Depuis mon élection, plusieurs projets fédéraux ont suscité beaucoup de mécontentement. C’est comme si on n’était plus chez nous. Ainsi, on se retrouve avec un aéroport construit en zone agricole à Saint-Cuthbert contre la volonté de la population et en contravention avec la Loi sur la protection du territoire et des activités agricoles. La même chose est en voie de se réaliser à Mascouche avec un aéroport trop près des résidences. Il y a quelques années, c’était Neuville qui était aux prises avec un problème semblable : un promoteur y a construit un aéroport au milieu d’un champ de blé d’Inde en profitant de la protection de la Loi fédérale sur l’aéronautique.
Il y a aussi beaucoup de frustrations en lien avec les tours cellulaires érigées un peu n’importe où. En effet, la Loi sur la radiocommunication est fédérale. Malgré cela, certaines villes ont voulu adopter des règlements pour mettre de l’ordre, mais les tribunaux les invalident les uns après les autres, comme à Châteauguay, Terrebonne et Gatineau. C’est pourquoi il y a quatre ans, Montréal a renoncé à adopter le sien.
Un autre exemple est celui du port de Québec, où la Cour supérieure a déclaré que l’entreprise IMTT pouvait continuer à polluer le quartier Limoilou parce qu’elle n’a pas à tenir compte de la Loi sur la qualité de l’environnement du Québec. D’ailleurs, un documentaire intitulé Bras de fer est actuellement projeté sur la lutte héroïque d’un couple du quartier Limoilou engagé dans un long processus judiciaire pour faire respecter des droits, ce qui pourtant devrait aller de soi.
Dans tous les cas, incertitudes juridiques, batailles judiciaires, règlements municipaux inopérants : les problèmes sont nombreux.
Mon projet de loi vise à régler tout cela. Il modifie huit lois fédérales afin d’imposer des contraintes aux ministres chargés de leur application. Ce sont des lois qui encadrent les pipelines, les ports, les quais, les aéroports, les infrastructures de télécommunication et l’ensemble des propriétés qui jouissent de l’immunité fédérale.
Les promoteurs ne pourraient plus contester l’application de nos lois en s’appuyant sur l’antique partage des pouvoirs de 1867.
Justin Trudeau dit qu’il veut s’assurer de l’acceptabilité sociale des projets avant de les autoriser.

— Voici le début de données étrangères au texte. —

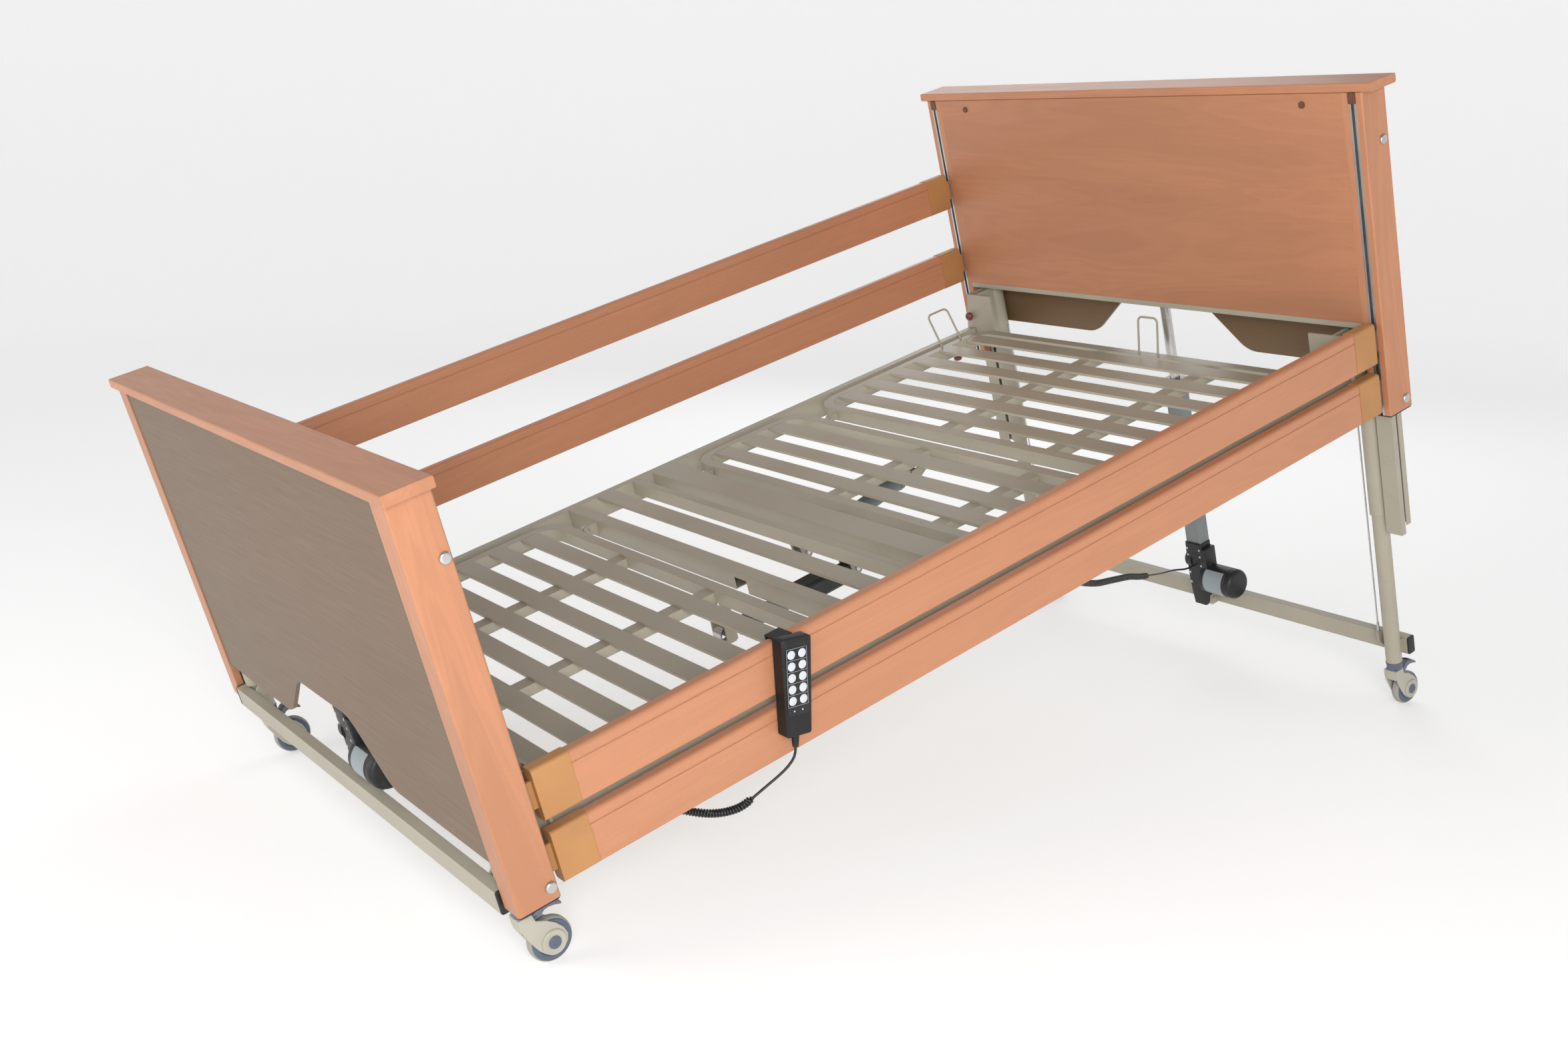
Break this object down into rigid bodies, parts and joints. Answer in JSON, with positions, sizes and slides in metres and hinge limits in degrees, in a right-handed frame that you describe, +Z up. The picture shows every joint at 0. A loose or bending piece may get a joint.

Fort bien ! C’est ce que mon projet de loi le forcerait à faire car, s’il était adopté, le gouvernement fédéral ne pourrait plus autoriser une activité ou une infrastructure qui enfreindrait les lois du Québec, les règlements municipaux qui protègent l’environnement et encadrent l’aménagement du territoire.

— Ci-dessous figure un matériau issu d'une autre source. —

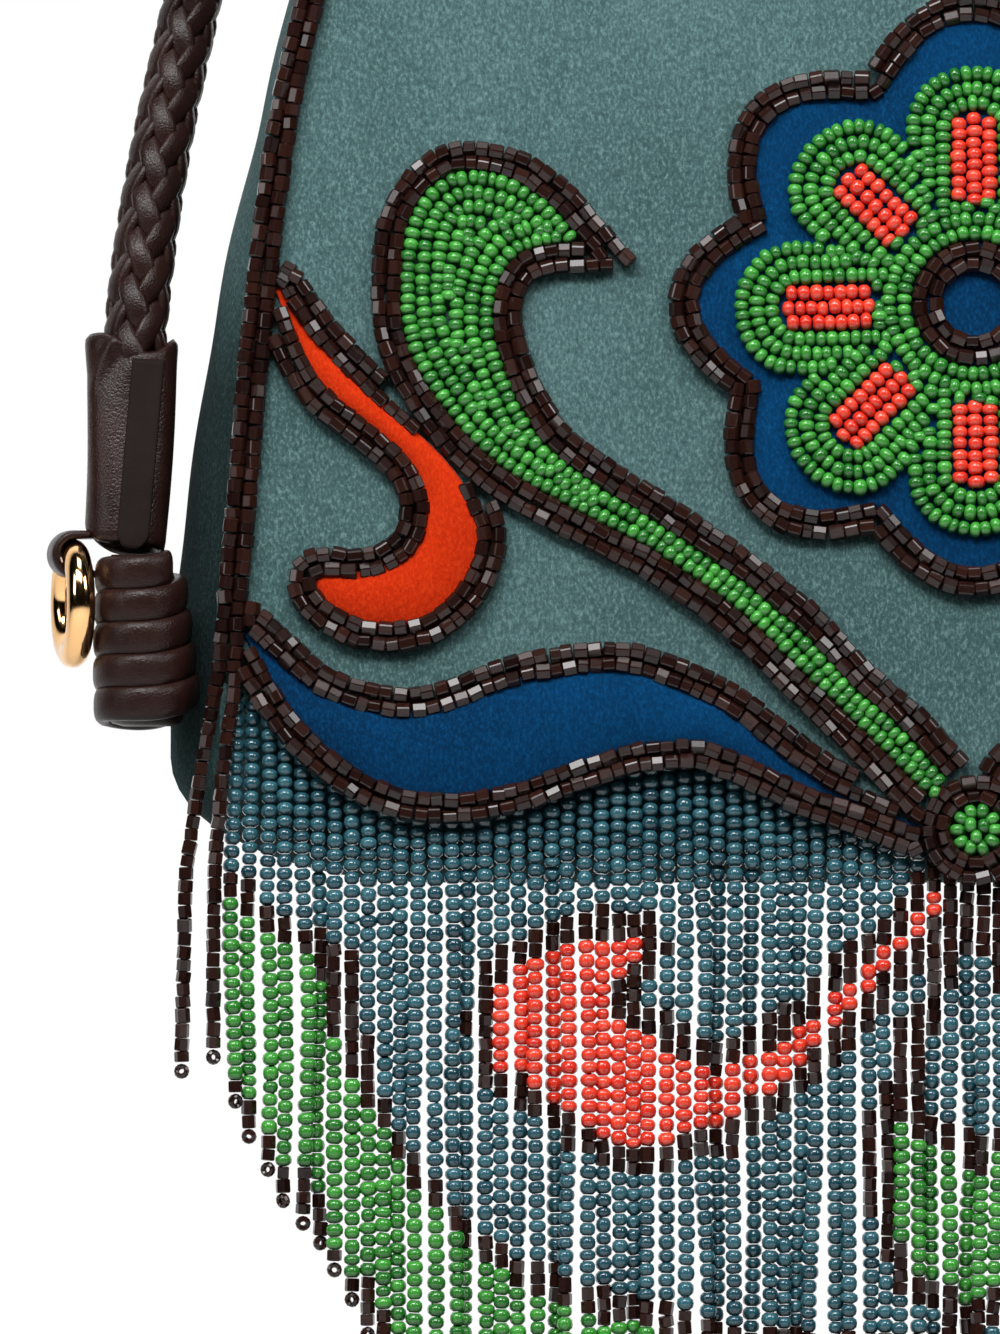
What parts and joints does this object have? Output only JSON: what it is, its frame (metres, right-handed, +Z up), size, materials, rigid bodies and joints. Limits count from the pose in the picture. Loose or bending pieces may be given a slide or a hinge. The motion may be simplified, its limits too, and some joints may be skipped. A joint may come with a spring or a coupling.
{
  "type": "beaded suede bag",
  "caption": "Suede shoulder bag with a bead-embroidered flap, a long bead fringe, a braided leather strap and side rings.",
  "frame": {"origin": "underside of the braided strap at its highest point, where a hook or a shoulder carries the bag", "axes": "+Z up, +X to the right of the bag's front, -Y out of the front flap"},
  "size_m": [0.2652, 0.0614, 0.4638],
  "materials": {
    "suede": "short nap",
    "blue_suede": "short nap",
    "orange_suede": "short nap",
    "lining": "plain woven cloth",
    "brown_beads": "faceted, glossy",
    "green_beads": "opaque, glossy",
    "coral_beads": "opaque, glossy",
    "teal_beads": "opaque, glossy",
    "leather": "smooth, oiled",
    "gilt_brass": "polished",
    "nickel": "satin"
  },
  "bodies": {
    "pouch": {"front_panel": "suede", "back_panel": "suede", "gusset": "suede", "lining": "lining", "snap_base": "nickel", "strap": "leather", "sleeve_left": "leather", "sleeve_right": "leather", "coil_knot_left": "leather", "coil_knot_right": "leather", "ring_loop_left": "leather", "ring_loop_right": "leather", "side_tab_left": "leather", "side_tab_right": "leather"},
    "flap": {"flap_panel": "suede", "snap_cap": "nickel", "edge_beads_left": "brown_beads", "edge_beads_right": "brown_beads", "comma_leaf_left": "green_beads", "comma_leaf_right": "green_beads", "comma_leaf_beads_left": "brown_beads", "comma_leaf_beads_right": "brown_beads", "wave_leaf_left": "blue_suede", "wave_leaf_right": "blue_suede", "wave_leaf_beads_left": "brown_beads", "wave_leaf_beads_right": "brown_beads", "flame_leaf_left": "orange_suede", "flame_leaf_right": "orange_suede", "flame_leaf_beads_left": "brown_beads", "flame_leaf_beads_right": "brown_beads", "flower_ground": "blue_suede", "flower_outline_beads": "brown_beads", "petal_beads": "green_beads", "flower_eye_beads": "brown_beads", "petal_core_1": "coral_beads", "petal_core_2": "coral_beads", "petal_core_3": "coral_beads", "petal_core_4": "coral_beads", "petal_core_5": "coral_beads", "petal_core_6": "coral_beads", "petal_core_7": "coral_beads", "petal_core_8": "coral_beads", "medallion_beads": "brown_beads", "medallion_eye": "green_beads", "fringe_head_left": "teal_beads", "fringe_head_right": "teal_beads"},
    "fringe": {"fringe_1": "teal_beads", "fringe_2": "teal_beads", "fringe_3": "teal_beads", "fringe_4": "teal_beads", "fringe_5": "teal_beads", "fringe_6": "teal_beads", "fringe_7": "teal_beads", "fringe_8": "teal_beads"},
    "ring_left": {"ring_left": "gilt_brass"},
    "ring_right": {"ring_right": "gilt_brass"}
  },
  "joints": [
    {"name": "flap_lift", "type": "hinge", "parent": "pouch", "child": "flap", "pos_m": [0, -0.0041, -0.2134], "axis": [-1, 0, 0], "range_deg": [0, 105]},
    {"name": "fringe_swing", "type": "hinge", "parent": "flap", "child": "fringe", "pos_m": [0, -0.04915, -0.36488], "axis": [-1, 0, 0], "range_deg": [-75, 75]},
    {"name": "ring_swing_left", "type": "hinge", "parent": "pouch", "child": "ring_left", "pos_m": [-0.1281, -0.038, -0.31425], "axis": [-0.2924, 0.9563, 0], "range_deg": [0, 40]},
    {"name": "ring_swing_right", "type": "hinge", "parent": "pouch", "child": "ring_right", "pos_m": [0.1281, -0.038, -0.31425], "axis": [-0.2924, -0.9563, 0], "range_deg": [0, 40]}
  ]
}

Nos lois, nos règlements, nos mécanismes de consultation reflètent un certain consensus social. Je veux redonner le contrôle du territoire à celles et ceux qui l’habitent. Si ce projet de loi était adopté, nous pourrions être un petit peu plus maîtres chez nous, tout en faisant un pas de plus vers la construction de notre pays, le Québec. Mais, bien entendu, la grande majorité des libéraux, des conservateurs et des néo-démocrates voteront contre.